Но не только крымские впечатления отразились в книге. Читатель наверняка узнает описание приюта Бориса и Лады, приемы конспирации, которые сопутствовали возвращению Владимира под отчий кров, в обстоятельствах, которые сопровождали жизнь Чирикова на окраине Астрахани еще в дореволюционные годы. «Жил я тогда на окраине города, на пустующей пока даче, в виноградниках <…>, — вспоминал впоследствии писатель, — кругом безлюдье <…>». А когда ему надо было приютить скрывавшегося от властей пришельца, он поступил следующим образом: осветил окно зеленой лампой, в это время нежданный посетитель «должен был пробраться к этому окну и сидеть, пока я не погашу лампу и не раскрою окна. Тогда он влезет в мою комнату» (Лица: Биогр. альм.

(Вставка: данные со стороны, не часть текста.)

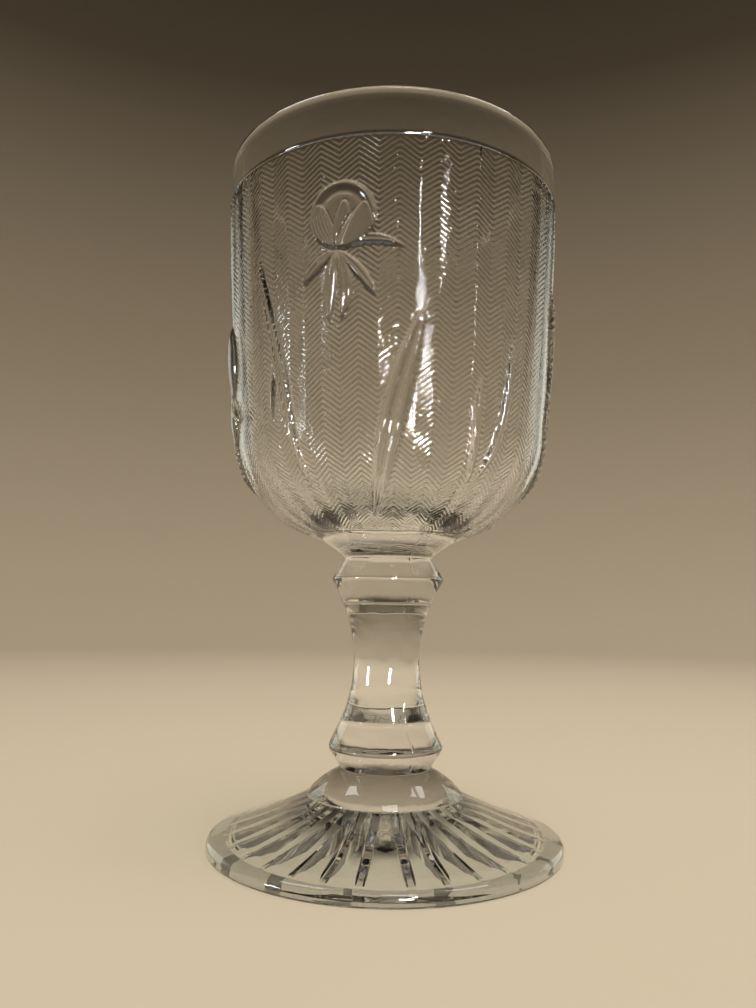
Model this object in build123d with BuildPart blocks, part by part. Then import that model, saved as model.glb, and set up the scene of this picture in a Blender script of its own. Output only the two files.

Вып. 3. М.; СПб., 1993. С. 332–333).
Но главное в романе — то «страшное и зловещее», то «белое, красное, зеленое безумие» (Айхенвальд Ю. Рецензия на роман «Зверь из бездны» // Руль, 1926. 3 нояб.), свидетелем которому Чириков был. И художник подтвердил это мнение, сказав позднее, что в «Поэме страшных лет» ставил перед собой не «историческую», а «чисто психологическую задачу обнажения в человеке, под влиянием братской междоусобицы, „зверя“, разрушающего в его душе вообще культурные и, в частности, христианские ценности» (Возрождение, 1927. 20 янв.). А именно, отстаивание не классовых, а общечеловеческих ценностей считал Чириков самым важным для себя.
314
…«кто посетил сей мир в его минуты роковые». — Строка из стихотворения Ф. И. Тютчева «Цицерон» (не позднее 1830 г.).
315
Погоди немного, отдохнешь и ты… — Несколько измененная строка стихотворения М. Ю. Лермонтова «Из Гете» (1840). У поэта: «Подожди немного…».
316
…из «Игоря»… — упомянута опера А. П. Бородина «Князь Игорь» (завершена Н. А. Римским-Корсаковым и А. К. Глазуновым в 1890 г.).
317
Смело мы в бой пойдем за Русь святую… — Строка из песни русских солдат (продолжение: «И как один прольем кровь молодую…»), впоследствии «переписанной» в советском духе В. И. Лебедевым-Кумачом (1941).
318
…благоухающие ароматом… утра жизни. От этих душ пахнет ландышем и сиренью. — «Утро жизни», «сирень», «ландыш» — устойчивые понятия и символы в художественном мире Чирикова (ср. названия рассказов «Утро жизни», «Сирень»).
319
Будка — здесь: сарай.
320
Корнилов Лаврентий Георгиевич (1870–1918) — генерал от инфантерии. В июле-августе 1917 г. — верховный главнокомандующий. В конце августа поднял мятеж. Один из организаторов белогвардейской Добровольческой армии. Убит в бою под Екатеринодаром.
321
…тернистый путь Ледяного похода… — Ледяной поход, или «Первый Кубанский поход», предпринятый Корниловым, который в конце 1918 г., командуя Добровольческой армией, вошел в Ростов, но под напором красногвардейских отрядов вынужден был отвести свои войска на другой берег Дона. В конце февр. 1919 г. Добровольческая армия двинулась к Кубани, надеясь там получить поддержку населения, а в середине апр. осадила Екатеринодар, при штурме которого Корнилов и погиб. После этого руководство армией принял А. И. Деникин, снявший осаду и уведший войска в степи и только в начале мая вернувшийся на Дон. Чириков специально напоминает о «тернистом пути», желая вызвать у читателя ассоциацию с терновым венцом — символом страдания, возникшим из евангельского рассказа о колючем терновом венце, надетом на голову Христа перед казнью.